Alors que le village lutte contre la faim. »

— Paulin, fin colporteur

Et c’est bien là tout le drame.
L’emprise est si forte qu’il n’y a jamais contestation.
Tout ce que la religion dicte est suivi à la lettre.
Les meurtres ne peuvent pas avoir été commis par un homme, alors tuons du loup !
Pour l’auteur, les hommes cherchent la sauvagerie dans le monde animal alors qu’au final, elle est simplement tapie parmi eux.

Un graphisme épatant

Des illustrations empreintes de symbolismes forts

Thomas Gilbert est un dessinateur brillant.
Il l’avait déjà prouvé sur Les Filles de Salem et même si je dois avouer que Les corps alchimiques m’avaient quelque peu perdu, le travail graphique autour de cet album était tout bonnement bluffant.

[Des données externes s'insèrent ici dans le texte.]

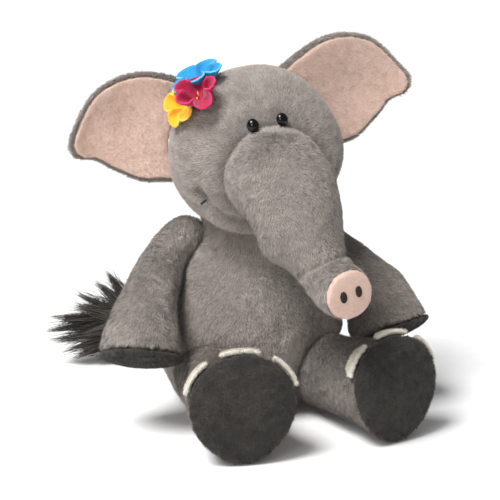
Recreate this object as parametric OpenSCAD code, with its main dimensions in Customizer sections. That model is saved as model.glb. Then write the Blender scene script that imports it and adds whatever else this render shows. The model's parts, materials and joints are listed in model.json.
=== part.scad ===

Et c’est d’ailleurs le cas ici aussi.
De la couverture, qui résume à elle seule le personnage de Brunehilde, aux illustrations de chapitres mettant en scène de puissantes représentations graphiques, le dessin est aussi soigné que réfléchi.

Les scènes hallucinatoires avec leurs anges aussi effrayants qu’hypnotisants, contrastent avec la simplicité de la mise en page qui retrace le voyage de Brunehilde.

La colorisation est terne mais retranscrit à la perfection la rudesse de cet album envoutant.

En résumé

La voix des bêtes, la faim des hommes de Thomas Gilbert est une oeuvre riche autant sur le fond que sur la forme. 

Sous des airs d'enquête moyenâgeuse, l'auteur se sert de son récit pour condamner la violence intrinsèque de l'humanité, prisonnière des injustices de la société. 
Thomas Gilbert retranscrit à la perfection l'emprise de la religion sur les esprits les plus faibles et donne ainsi une explication à cette barbarie qui cherche des coupables dans un monde sauvage qu'ils ne connaissent pas. 

Un graphisme sublime qui marque autant par la puissance de ses représentations que par la justesse de sa mise en page.